|Manufacturer:||Buck Neue Technologien GmbH|
|Product type:||Screen Laying Systems|
Buck has been engaged in the design, development and production of smoke and other screening grenades for many years. In 1990, Buck was awarded a contract by the German Army for the development of a new defensive infra-red screening smoke device for the Gepard twin 35 mm self-propelled anti-aircraft gun system and the Roland self-propelled surface-to-air missile system.
The new Buck self-protection system can fire up to four salvos of infra-red screening smoke without reloading as compared to just one salvo with the current 76 mm system fitted to the Roland and Gepard air defence systems.
The Buck self-protection system was type classified by the German Army and was expected to be fitted to the Gepard and Roland systems as part of a major upgrade. As of mid-1999 it is understood that this part of the upgrade has not taken place for financial reasons.
The system uses a magazine principle, with each magazine being loaded with four submunitions. This provides for the total screening in visible and infra-red wavelengths within 1.5 seconds. The submunitions have two separate payloads for short reaction and long duration with the smoke being of the non-toxic type.

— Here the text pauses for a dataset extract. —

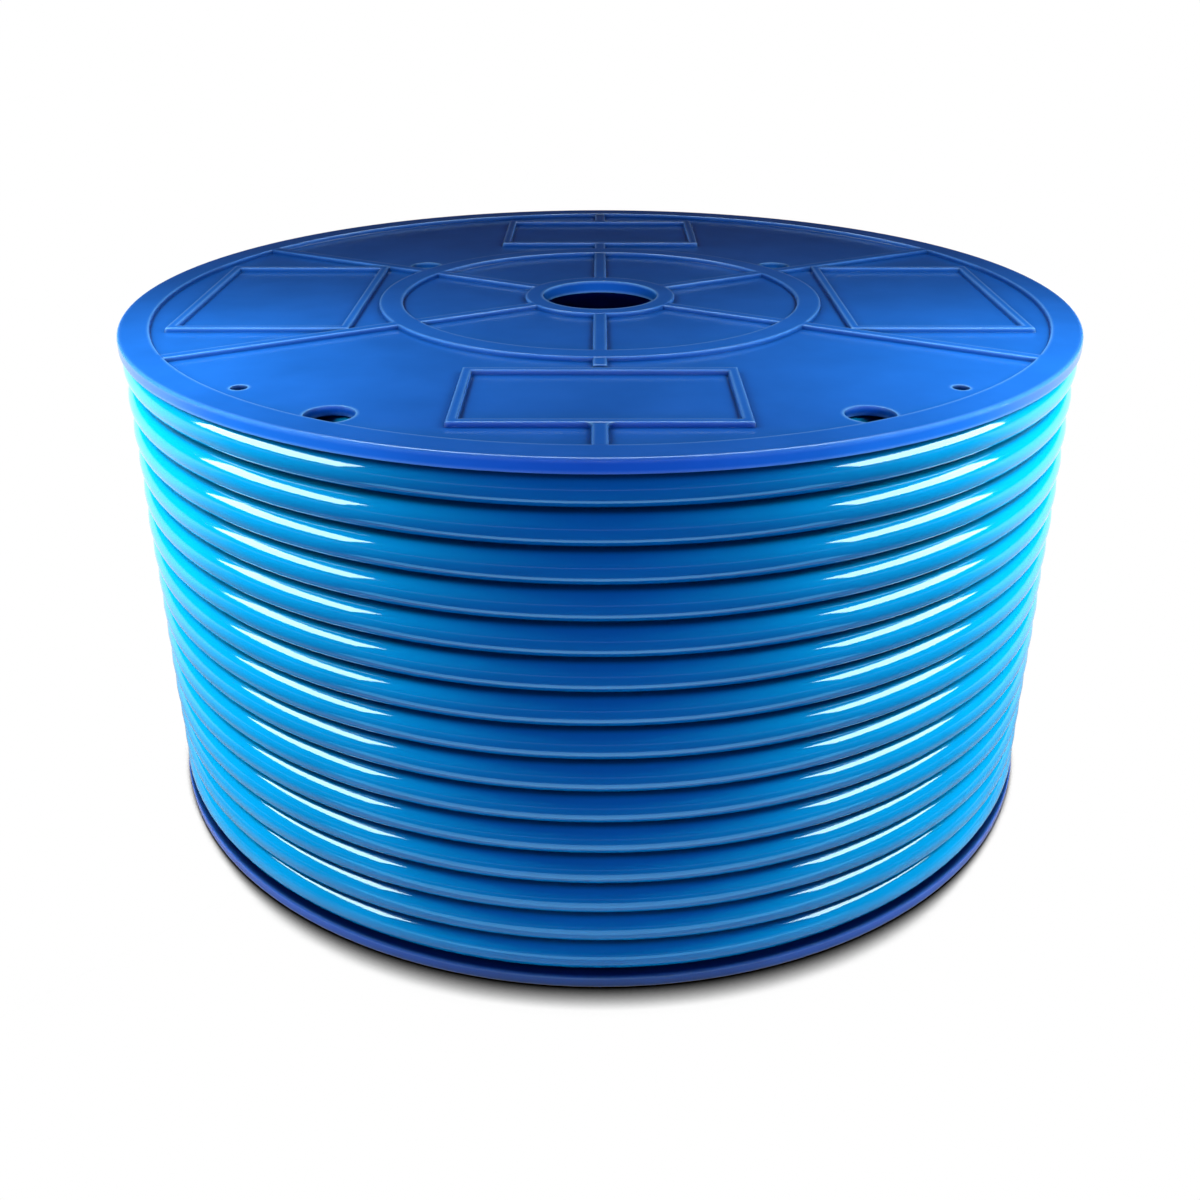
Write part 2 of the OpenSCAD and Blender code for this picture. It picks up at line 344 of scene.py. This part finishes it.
def hollow_tube(name, path, outer_r, bore_r, sides, bore_depth):
    """A tube along a path, with its bore open for a few rings at each end."""
    skin = sweep(path, circle(outer_r, sides))
    depth = min(bore_depth, len(path) // 2 - 1)
    first_bore = sweep(path[:depth + 1], circle(bore_r, sides))
    last_bore = sweep(path[-depth - 1:], circle(bore_r, sides))
    lengths = [0.0]
    for (a, _), (b, _) in zip(path, path[1:]):
        lengths.append(lengths[-1] + (b - a).length)
    # From the closed inner end of the first bore, out over its mouth, along the skin, and back in
    mouth_in = [a.lerp(b, MOUTH_SHARE) for a, b in zip(skin[0], first_bore[0])]
    mouth_out = [a.lerp(b, MOUTH_SHARE) for a, b in zip(skin[-1], last_bore[-1])]
    rings = first_bore[::-1] + [mouth_in] + skin + [mouth_out] + last_bore[::-1]
    along = (lengths[:depth + 1][::-1] + [0.0] + lengths + [lengths[-1]]
             + lengths[-depth - 1:][::-1])
    points = [point for ring in rings for point in ring]
    # The UV map holds real millimetres along the tube and round it
    side = 2 * math.pi * outer_r / sides / MM
    faces, uv = [], []
    for i in range(len(rings) - 1):
        a, b = i * sides, (i + 1) * sides
        low, high = along[i] / MM, along[i + 1] / MM
        for k in range(sides):
            j = (k + 1) % sides
            faces.append((a + k, b + k, b + j, a + j))
            uv.extend([(low, k * side), (high, k * side), (high, (k + 1) * side),
                       (low, (k + 1) * side)])
    last = (len(rings) - 1) * sides
    for cap in (range(sides), range(last + sides - 1, last - 1, -1)):
        faces.append(tuple(cap))
        uv.extend([(0.0, 0.0)] * sides)
    return mesh_object(name, points, faces, uv)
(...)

In addition, Buck has developed together with Swiss Munition Enterprise, a new 76 mm infra-red screen smoke grenade which can be fired from the launcher fitted to existing MBTs such as the Leopard 2.
This grenade is called the 76 mm infra-red screening smoke grenade RP and has a reaction time of about 1 second.
The grenade is 245 mm long and weighs 1.65 kg, having a smoke emission time of between 40 and 60 seconds. The payload is designed to provide protection in the visual and infra-red spectrum. It has two separate submunitions for short reaction and long duration. It is claimed that this grenade is effective against all laser beams.
In 1992, Buck also demonstrated its new Multiple Launch Dispenser System (MLDS). In a typical land application this can be mounted on a trailer towed by a truck and be used for offensive/defensive purposes.
Development of the self-protection system has been completed. In 1994, after successful completion of trials, the system was granted technical clearance for
procurement by the German Army. The private venture trailer-mounted system is still at the prototype stage.